Monday, March 01, 2010

Monetizing the World

On the dashboard*, the page that does all of the nuts and bolts for blogs on blogspot/blogger, they is button to 'monetize' your blog. Needless to say as an anarchist I won't be monetizing my blog, I'd like less monetization in my life, not more. But, it's mere existence reminds me of a constant annoyance: seeing everything be monetized.

The first time I was really made aware of this was at a conference on intellectual 'property'. One of the presentations was on a program in India that patented or registered traditional remedies for various different diseases and maladies. This program was started in response to a major pharmaceutical company taking a traditional remedy, patenting it and making boat loads of money off of it. People clearly saw a problem with this. The solution, which was developed by a group of non-profits, was to register the various traditional remedies so if another company tried to do the same thing there would be legal recourse and the local communities would receive compensation.

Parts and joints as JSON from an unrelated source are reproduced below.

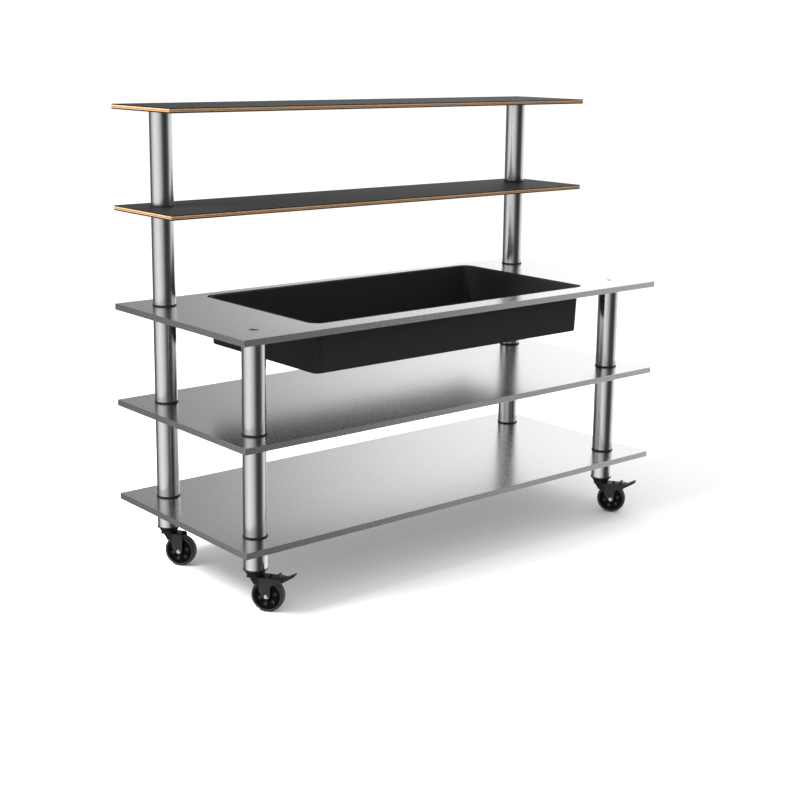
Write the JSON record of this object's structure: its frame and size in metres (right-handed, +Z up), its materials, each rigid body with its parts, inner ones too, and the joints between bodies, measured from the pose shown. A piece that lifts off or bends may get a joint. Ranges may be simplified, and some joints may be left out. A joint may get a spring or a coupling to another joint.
{
  "type": "mobile sink table",
  "caption": "Wheeled stainless food-service table with a lift-out black wash tub in its top deck, lower storage decks and raised rear plywood shelves on tube columns with four swivel castors.",
  "frame": {"origin": "on the floor, at the centre of the footprint", "axes": "+X along the length, +Y towards the back where the shelves stand, +Z up"},
  "size_m": [1.8, 0.75, 1.5265],
  "materials": {
    "deck_steel": "satin-brushed stainless facing with soft, blurred mirror reflections",
    "tube_steel": "fine satin-polished round stainless tube",
    "rod_steel": "dark blackened steel, flat head",
    "film_plywood": "black phenolic film on birch plywood, bare light-brown ply edge",
    "ring_rubber": "matt black rubber",
    "cap_plastic": "matt black moulded plastic",
    "tub_black": "matt black moulded tub, faint fine texture",
    "drain_steel": "satin stainless drain fitting",
    "fork_paint": "dark grey powder-coated pressed steel",
    "pedal_plastic": "dark grey moulded pedal",
    "hub_plastic": "black moulded wheel centre",
    "tyre_rubber": "dark grey-brown rubber tread"
  },
  "bodies": {
    "table_frame": {"bottom_deck": "deck_steel", "middle_deck": "deck_steel", "top_deck": "deck_steel", "lower_shelf": "film_plywood", "upper_shelf": "film_plywood", "leg_tube_front_left": "tube_steel", "ring_lower_front_left": "ring_rubber", "lower_tube_front_left": "tube_steel", "ring_upper_front_left": "ring_rubber", "upper_tube_front_left": "tube_steel", "leg_cap_front_left": "cap_plastic", "tie_rod_front_left": "rod_steel", "leg_tube_front_right": "tube_steel", "ring_lower_front_right": "ring_rubber", "lower_tube_front_right": "tube_steel", "ring_upper_front_right": "ring_rubber", "upper_tube_front_right": "tube_steel", "leg_cap_front_right": "cap_plastic", "tie_rod_front_right": "rod_steel", "leg_tube_rear_left": "tube_steel", "ring_lower_rear_left": "ring_rubber", "lower_tube_rear_left": "tube_steel", "ring_upper_rear_left": "ring_rubber", "upper_tube_rear_left": "tube_steel", "ring_shelf_rear_left": "ring_rubber", "shelf_tube_rear_left": "tube_steel", "ring_crown_rear_left": "ring_rubber", "crown_tube_rear_left": "tube_steel", "leg_cap_rear_left": "cap_plastic", "tie_rod_rear_left": "rod_steel", "leg_tube_rear_right": "tube_steel", "ring_lower_rear_right": "ring_rubber", "lower_tube_rear_right": "tube_steel", "ring_upper_rear_right": "ring_rubber", "upper_tube_rear_right": "tube_steel", "ring_shelf_rear_right": "ring_rubber", "shelf_tube_rear_right": "tube_steel", "ring_crown_rear_right": "ring_rubber", "crown_tube_rear_right": "tube_steel", "leg_cap_rear_right": "cap_plastic", "tie_rod_rear_right": "rod_steel"},
    "lift_out_tub": {"wash_tub": "tub_black", "drain_flange": "drain_steel", "drain_nut": "cap_plastic"},
    "castor_front_left": {"castor_fork_front_left": "fork_paint"},
    "wheel_front_left": {"castor_hub_front_left": "hub_plastic", "castor_tyre_front_left": "tyre_rubber"},
    "pedal_front_left": {"brake_pedal_front_left": "pedal_plastic"},
    "castor_front_right": {"castor_fork_front_right": "fork_paint"},
    "wheel_front_right": {"castor_hub_front_right": "hub_plastic", "castor_tyre_front_right": "tyre_rubber"},
    "pedal_front_right": {"brake_pedal_front_right": "pedal_plastic"},
    "castor_rear_left": {"castor_fork_rear_left": "fork_paint"},
    "wheel_rear_left": {"castor_hub_rear_left": "hub_plastic", "castor_tyre_rear_left": "tyre_rubber"},
    "castor_rear_right": {"castor_fork_rear_right": "fork_paint"},
    "wheel_rear_right": {"castor_hub_rear_right": "hub_plastic", "castor_tyre_rear_right": "tyre_rubber"}
  },
  "joints": [
    {"name": "tub_lift", "type": "slide", "parent": "table_frame", "child": "lift_out_tub", "axis": [0, 0, 1], "range_m": [0, 0.215]},
    {"name": "swivel_front_left", "type": "hinge", "parent": "table_frame", "child": "castor_front_left", "pos_m": [-0.786, -0.255, 0.1195], "axis": [0, 0, 1], "continuous": true},
    {"name": "roll_front_left", "type": "hinge", "parent": "castor_front_left", "child": "wheel_front_left", "pos_m": [-0.76191, -0.2894, 0.052], "axis": [0.8192, 0.5736, 0], "continuous": true},
    {"name": "brake_front_left", "type": "hinge", "parent": "castor_front_left", "child": "pedal_front_left", "pos_m": [-0.75044, -0.30579, 0.1065], "axis": [0.8192, 0.5736, 0], "range_deg": [0, 10]},
    {"name": "swivel_front_right", "type": "hinge", "parent": "table_frame", "child": "castor_front_right", "pos_m": [0.786, -0.255, 0.1195], "axis": [0, 0, 1], "continuous": true},
    {"name": "roll_front_right", "type": "hinge", "parent": "castor_front_right", "child": "wheel_front_right", "pos_m": [0.81009, -0.2894, 0.052], "axis": [0.8192, 0.5736, 0], "continuous": true},
    {"name": "brake_front_right", "type": "hinge", "parent": "castor_front_right", "child": "pedal_front_right", "pos_m": [0.82156, -0.30579, 0.1065], "axis": [0.8192, 0.5736, 0], "range_deg": [0, 10]},
    {"name": "swivel_rear_left", "type": "hinge", "parent": "table_frame", "child": "castor_rear_left", "pos_m": [-0.786, 0.255, 0.1195], "axis": [0, 0, 1], "continuous": true},
    {"name": "roll_rear_left", "type": "hinge", "parent": "castor_rear_left", "child": "wheel_rear_left", "pos_m": [-0.76191, 0.2206, 0.052], "axis": [0.8192, 0.5736, 0], "continuous": true},
    {"name": "swivel_rear_right", "type": "hinge", "parent": "table_frame", "child": "castor_rear_right", "pos_m": [0.786, 0.255, 0.1195], "axis": [0, 0, 1], "continuous": true},
    {"name": "roll_rear_right", "type": "hinge", "parent": "castor_rear_right", "child": "wheel_rear_right", "pos_m": [0.81009, 0.2206, 0.052], "axis": [0.8192, 0.5736, 0], "continuous": true}
  ]
}
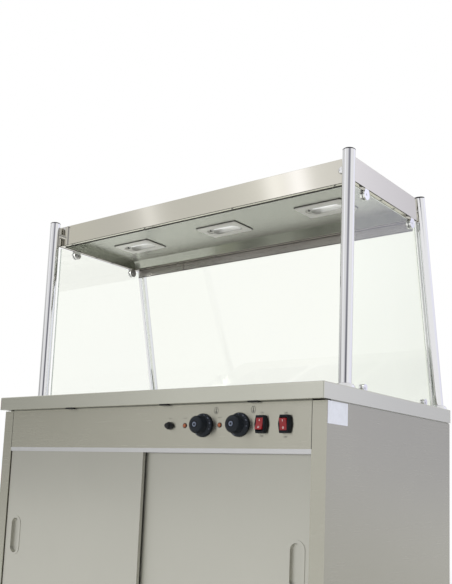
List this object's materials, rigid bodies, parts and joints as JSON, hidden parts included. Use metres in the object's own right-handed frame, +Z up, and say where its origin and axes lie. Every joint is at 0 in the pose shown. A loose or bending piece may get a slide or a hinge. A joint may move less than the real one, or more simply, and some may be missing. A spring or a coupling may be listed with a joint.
{
  "type": "mobile heated servery",
  "caption": "Stainless hot cupboard on castors with a dry heat well, controls and a lamp-heated gantry with glass ends and back.",
  "frame": {"origin": "on the floor under the middle of the trolley's outer box", "axes": "+Z up, +X to the operator's right, the doors and controls face -Y"},
  "size_m": [1.24, 0.766, 1.5394],
  "materials": {
    "worktop_steel": "fine brushed stainless along the length",
    "panel_steel": "fine brushed stainless",
    "door_steel": "fine brushed stainless",
    "tank_steel": "dull 2B stainless",
    "lining_steel": "dull 2B stainless",
    "frame_steel": "mill stainless tube",
    "canopy_steel": "brushed stainless, bright",
    "pan_steel": "satin stainless",
    "gastronorm_steel": "bright stainless",
    "bezel_steel": "satin stainless",
    "rail_steel": "satin stainless",
    "polished_tube": "mirror polished",
    "polished_fitting": "mirror polished",
    "spindle_metal": "satin",
    "track_aluminium": "extruded, natural",
    "reflector_aluminium": "bright",
    "zinc_plate": "bright zinc plated",
    "pedal_zinc": "bright zinc plated",
    "element_sheath": "oxidised sheath",
    "mineral_wool": "mineral wool slab",
    "black_plastic": "moulded, satin",
    "cap_plastic": "moulded, glossy",
    "knob_plastic": "moulded, satin",
    "switch_plastic": "moulded, satin",
    "red_rocker": "translucent red, glossy",
    "amber_lens": "translucent amber",
    "lamp_quartz": "quartz tube with ceramic ends",
    "clear_glass": "toughened clear glass, green edge",
    "grey_tyre": "non-marking rubber on a plastic centre"
  },
  "bodies": {
    "cabinet": {"worktop": "worktop_steel", "well_tank": "tank_steel", "well_cross_bars": "tank_steel", "side_panel_left": "panel_steel", "side_panel_right": "panel_steel", "back_panel": "panel_steel", "top_frame": "frame_steel", "chassis_frame": "frame_steel", "cabinet_floor": "panel_steel", "cupboard_lining": "lining_steel", "insulation_slabs": "mineral_wool", "cupboard_shelf": "lining_steel", "control_fascia": "panel_steel", "worktop_packers": "black_plastic", "door_tracks": "track_aluminium", "castor_plates": "zinc_plate", "tank_element": "element_sheath", "cupboard_element": "element_sheath", "element_guard": "lining_steel", "thermostats": "black_plastic", "neon_lamps": "amber_lens", "switch_bodies": "switch_plastic", "reset_collar": "black_plastic", "cable_gland": "black_plastic", "front_posts": "polished_tube", "back_posts": "polished_tube", "post_caps": "cap_plastic", "post_flanges": "polished_tube", "gantry_fixings": "polished_tube", "canopy_shell": "canopy_steel", "canopy_pan": "pan_steel", "lamp_bezels": "bezel_steel", "lamp_reflectors": "reflector_aluminium", "lamp_tubes": "lamp_quartz", "end_glasses": "clear_glass", "rear_glass": "clear_glass", "glass_clamps": "polished_fitting", "rear_rail": "rail_steel"},
    "knob_cupboard": {"knob_cupboard": "knob_plastic", "spindle_cupboard": "spindle_metal"},
    "knob_well": {"knob_well": "knob_plastic", "spindle_well": "spindle_metal"},
    "rocker_lamps": {"rocker_lamps": "red_rocker"},
    "rocker_well": {"rocker_well": "red_rocker"},
    "reset_button": {"reset_button": "black_plastic"},
    "door_left": {"door_left": "door_steel"},
    "door_right": {"door_right": "door_steel"},
    "food_pan_left": {"food_pan_left": "gastronorm_steel"},
    "food_pan_middle": {"food_pan_middle": "gastronorm_steel"},
    "food_pan_right": {"food_pan_right": "gastronorm_steel"},
    "castor_front_left": {"castor_fork_front_left": "zinc_plate"},
    "wheel_front_left": {"castor_wheel_front_left": "grey_tyre"},
    "brake_pedal_front_left": {"brake_pedal_front_left": "pedal_zinc"},
    "castor_back_left": {"castor_fork_back_left": "zinc_plate"},
    "wheel_back_left": {"castor_wheel_back_left": "grey_tyre"},
    "castor_front_right": {"castor_fork_front_right": "zinc_plate"},
    "wheel_front_right": {"castor_wheel_front_right": "grey_tyre"},
    "brake_pedal_front_right": {"brake_pedal_front_right": "pedal_zinc"},
    "castor_back_right": {"castor_fork_back_right": "zinc_plate"},
    "wheel_back_right": {"castor_wheel_back_right": "grey_tyre"}
  },
  "joints": [
    {"name": "knob_cupboard_turn", "type": "hinge", "parent": "cabinet", "child": "knob_cupboard", "pos_m": [0.236, -0.345, 0.8], "axis": [0, 1, 0], "range_deg": [0, 270]},
    {"name": "knob_well_turn", "type": "hinge", "parent": "cabinet", "child": "knob_well", "pos_m": [0.357, -0.345, 0.8], "axis": [0, 1, 0], "range_deg": [0, 270]},
    {"name": "rocker_lamps_tilt", "type": "hinge", "parent": "cabinet", "child": "rocker_lamps", "pos_m": [0.428, -0.354, 0.8], "axis": [1, 0, 0], "range_deg": [0, 24]},
    {"name": "rocker_well_tilt", "type": "hinge", "parent": "cabinet", "child": "rocker_well", "pos_m": [0.5, -0.354, 0.8], "axis": [1, 0, 0], "range_deg": [-24, 0]},
    {"name": "reset_button_press", "type": "slide", "parent": "cabinet", "child": "reset_button", "axis": [0, 1, 0], "range_m": [0, 0.003], "stiffness_N_per_m": 300, "springref_m": -0.002},
    {"name": "door_left_slide", "type": "slide", "parent": "cabinet", "child": "door_left", "axis": [1, 0, 0], "range_m": [0, 0.556]},
    {"name": "door_right_slide", "type": "slide", "parent": "cabinet", "child": "door_right", "axis": [1, 0, 0], "range_m": [-0.556, 0]},
    {"name": "food_pan_left_lift", "type": "slide", "parent": "cabinet", "child": "food_pan_left", "axis": [0, 0, 1], "range_m": [0, 0.12]},
    {"name": "food_pan_middle_lift", "type": "slide", "parent": "cabinet", "child": "food_pan_middle", "axis": [0, 0, 1], "range_m": [0, 0.12]},
    {"name": "food_pan_right_lift", "type": "slide", "parent": "cabinet", "child": "food_pan_right", "axis": [0, 0, 1], "range_m": [0, 0.12]},
    {"name": "swivel_front_left", "type": "hinge", "parent": "cabinet", "child": "castor_front_left", "pos_m": [-0.492, -0.265, 0.157], "axis": [0, 0, 1], "continuous": true},
    {"name": "wheel_front_left_spin", "type": "hinge", "parent": "castor_front_left", "child": "wheel_front_left", "pos_m": [-0.53, -0.265, 0.0625], "axis": [0, 1, 0], "continuous": true},
    {"name": "brake_pedal_front_left_press", "type": "hinge", "parent": "castor_front_left", "child": "brake_pedal_front_left", "pos_m": [-0.518, -0.265, 0.134], "axis": [0, -1, 0], "range_deg": [0, 20]},
    {"name": "swivel_back_left", "type": "hinge", "parent": "cabinet", "child": "castor_back_left", "pos_m": [-0.492, 0.301, 0.157], "axis": [0, 0, 1], "continuous": true},
    {"name": "wheel_back_left_spin", "type": "hinge", "parent": "castor_back_left", "child": "wheel_back_left", "pos_m": [-0.53, 0.301, 0.0625], "axis": [0, 1, 0], "continuous": true},
    {"name": "swivel_front_right", "type": "hinge", "parent": "cabinet", "child": "castor_front_right", "pos_m": [0.492, -0.265, 0.157], "axis": [0, 0, 1], "continuous": true},
    {"name": "wheel_front_right_spin", "type": "hinge", "parent": "castor_front_right", "child": "wheel_front_right", "pos_m": [0.454, -0.265, 0.0625], "axis": [0, 1, 0], "continuous": true},
    {"name": "brake_pedal_front_right_press", "type": "hinge", "parent": "castor_front_right", "child": "brake_pedal_front_right", "pos_m": [0.466, -0.265, 0.134], "axis": [0, -1, 0], "range_deg": [0, 20]},
    {"name": "swivel_back_right", "type": "hinge", "parent": "cabinet", "child": "castor_back_right", "pos_m": [0.492, 0.301, 0.157], "axis": [0, 0, 1], "continuous": true},
    {"name": "wheel_back_right_spin", "type": "hinge", "parent": "castor_back_right", "child": "wheel_back_right", "pos_m": [0.454, 0.301, 0.0625], "axis": [0, 1, 0], "continuous": true}
  ]
}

During the Q & A one of the attendees asked if this was really the right way to go. Shouldn't the remedies be open and available for use by all, because they had been developed over centuries, if not longer, by hundreds or thousands of people. How could you consider this some sort of protected intellectual property in terms of monetization? Who exactly was deserving of the money from this? Why was the paradigm of intellectual property necessary at all in these cases, especially when many of these traditional remedies had been around for centuries?

Of course, the answer was eminently practical, and in a way right. This registering was necessary because without it the people involved would get screwed by the pharmaceutical companies. But it shouldn't be right. We really do need to stop the monetization of everything. Personally, I'd like to see huge swaths of the world, if not all of it, demonetized.

A I noted in my previous post, I've recently made the rather rash and probably bad decision to become an artist. I really don't expect to make money off of it. Sure, I recently hung some of my paintings at a show and priced them, but I priced them so high I knew they wouldn't sell. I didn't want to sell them for a number of reasons, first and foremost because I didn't want to let them go. They were some of the first things I've done and I'm rather attached to them. More than that though, I can't stand the idea of selling art. All that emotion, and sometimes even thought, that goes into it just makes it feel so much more than money.

But, I guess that's just the way the world works. For the time being at least.



*Please, don't get me started on how much I hate the car metaphors sprinkled throughout our daily lives. I don't drive a car, I drive my bike, mainly because I can't stand cars.